En cette rentrée 2025, la saison hivernale du pneumatique est déjà bien entamée. Selon un "jeu" connu de tous les professionnels du secteur, les saisons se croisent et les ventes de pneus hiver se préparent dès les beaux jours. Bien en place sur le plan des stocks comme des prévisions, distributeurs et pneumaticiens n’attendent dès lors que deux choses : que le climat se dégrade et que les automobilistes pensent à eux pour changer ou permuter leurs enveloppes.
Car en dépit de l’évolution de l’industrie automobile comme de celle du pneumatique, le pneu hiver reste un élément incontournable du monde de l’après-vente. Et cela n’avait rien d’évident dix ans en arrière. Lorsqu’en 2015 Michelin lançait le CrossClimate, son premier toutes saisons présenté à l’époque comme un pneu été optimisé pour l’hiver, de nombreux observateurs prédisaient la fin de ce segment.
Mais le temps a fait son œuvre, et le marché a trouvé son nouvel équilibre autour non plus de deux mais bien de trois propositions de valeur. "Sur ce point, le fait est que nous nous sommes tous trompés ! reconnaît Véronique Giraud, directrice générale de Continental Tires France. L’impact du toutes saisons s’est avéré bien plus important sur l’été que sur l’hiver." Ces deux segments ont appris à jongler avec un concurrent aux nombreux atouts.

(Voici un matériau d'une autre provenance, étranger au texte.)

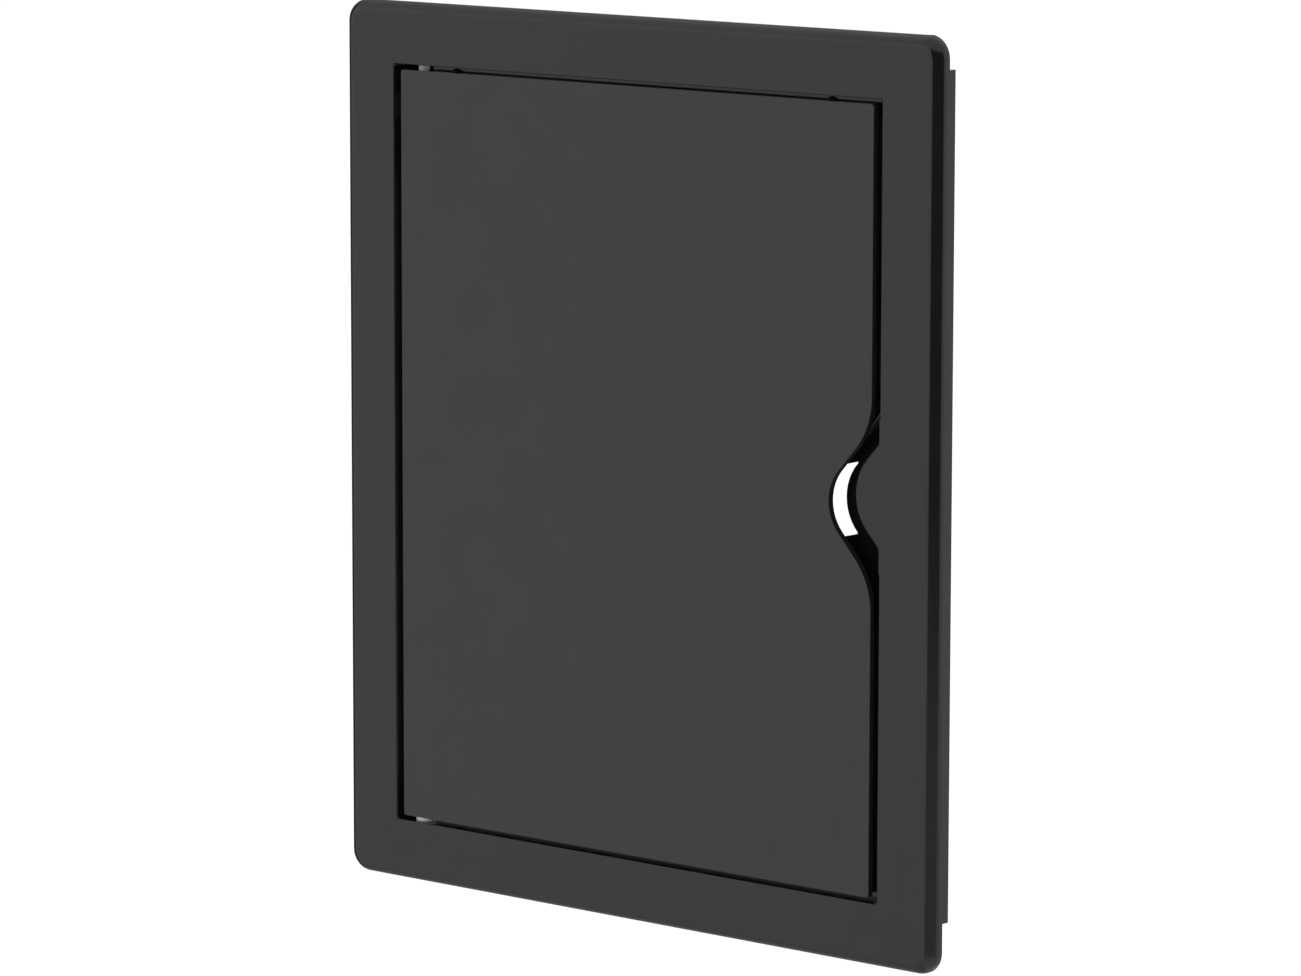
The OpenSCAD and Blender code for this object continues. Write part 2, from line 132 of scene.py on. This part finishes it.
@dataclass(frozen=True)
class Finish:
    """A surface finish: a base colour, a gloss and a fine pattern in each.

    Pattern sizes are in millimetres. The patterns lie in the object's own space, so they
    stay on the piece when it moves.
    """

    name: str
    slot: Slot | None
    colour: str
    shade: str
    roughness: float
    roughness_spread: float
    ior: float = 1.5
    metallic: float = 0.0
    mottle_mm: float = 6.0
    grain_mm: float = 0.6
    grain_depth_mm: float = 0.004
    stretch: Point = (1.0, 1.0, 1.0)

    def build(self) -> bpy.types.Material:
        """Makes the material, or returns it if it is there already.

        Returns:
            The material with its node tree.
        """
        known = bpy.data.materials.get(self.name)
        if known is not None and known.get("finish_made"):
            return known
        material = bpy.data.materials.new(self.name)
        material.use_nodes = True
        material["finish_made"] = True
        tree = material.node_tree
        tree.nodes.clear()
        place = self.place(tree)
        bump = self.bump(tree, place)
        surface = add_node(
            tree, "ShaderNodeBsdfPrincipled",
            links={"Base Color": self.tint(tree, place),
                   "Roughness": self.gloss(tree, place), "Normal": bump},
            Metallic=self.metallic)
        if not self.metallic:
            surface.inputs["IOR"].default_value = self.ior
        add_node(tree, "ShaderNodeOutputMaterial",
                 links={"Surface": surface.outputs["BSDF"]})
        material.diffuse_color = linear(self.colour)
        return material

    def place(self, tree: bpy.types.NodeTree) -> bpy.types.NodeSocket:
        """Object coordinates in metres, drawn out along the direction of the process."""
        coordinates = add_node(tree, "ShaderNodeTexCoord")
        mapping = add_node(tree, "ShaderNodeMapping",
                           links={"Vector": coordinates.outputs["Object"]},
                           Scale=self.stretch)
        return mapping.outputs["Vector"]

    def noise(self, tree: bpy.types.NodeTree, place: bpy.types.NodeSocket,
              size_mm: float, detail: float = 2.0) -> bpy.types.NodeSocket:
        """A noise value with features of about size_mm."""
        node = add_node(tree, "ShaderNodeTexNoise", links={"Vector": place},
                        Scale=per_mm(size_mm), Detail=detail, Roughness=0.5)
        return node.outputs["Fac"]

    def tint(self, tree: bpy.types.NodeTree,
             place: bpy.types.NodeSocket) -> bpy.types.NodeSocket:
        """The base colour: two close tones in soft patches."""
        ramp = add_node(tree, "ShaderNodeMapRange",
                        links={"Value": self.noise(tree, place, self.mottle_mm, 3.0)},
                        From_Min=0.3, From_Max=0.7)
        mix = add_node(tree, "ShaderNodeMix", settings={"data_type": "RGBA"},
                       links={"Factor": ramp.outputs["Result"]})
        colours = [s for s in mix.inputs if s.type == "RGBA"]
        colours[0].default_value = linear(self.colour)
        colours[1].default_value = linear(self.shade)
        return next(s for s in mix.outputs if s.type == "RGBA")

    def gloss(self, tree: bpy.types.NodeTree,
              place: bpy.types.NodeSocket) -> bpy.types.NodeSocket:
        """The roughness, which varies a little from patch to patch."""
        spread = add_node(
            tree, "ShaderNodeMapRange",
            links={"Value": self.noise(tree, place, self.mottle_mm * 2.5, 4.0)},
            From_Min=0.25, From_Max=0.75,
            To_Min=max(0.02, self.roughness - self.roughness_spread),
            To_Max=self.roughness + self.roughness_spread)
        return spread.outputs["Result"]

    def relief(self, tree: bpy.types.NodeTree,
               place: bpy.types.NodeSocket) -> bpy.types.NodeSocket:
        """The height pattern of the finish, from 0 to 1."""
        return self.noise(tree, place, self.grain_mm)

    def bump(self, tree: bpy.types.NodeTree,
             place: bpy.types.NodeSocket) -> bpy.types.NodeSocket:
        """Turns the height pattern into a normal."""
        node = add_node(tree, "ShaderNodeBump",
                        links={"Height": self.relief(tree, place)},
                        Strength=1.0, Distance=self.grain_depth_mm * MM)
        return node.outputs["Normal"]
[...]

Inégalable sur son terrain
En France, le fait est que, sur la dernière décennie, le toutes saisons a effectivement avancé façon bulldozer, multipliant année après année les croissances à deux chiffres pour représenter aujourd’hui 39 % des ventes. Pendant ce temps, l’hiver a de son côté perdu de sa superbe, c’est un fait, sa part de marché s’étant rétractée de 15 à 10 %, tout en ayant réussi à se stabiliser plus récemment.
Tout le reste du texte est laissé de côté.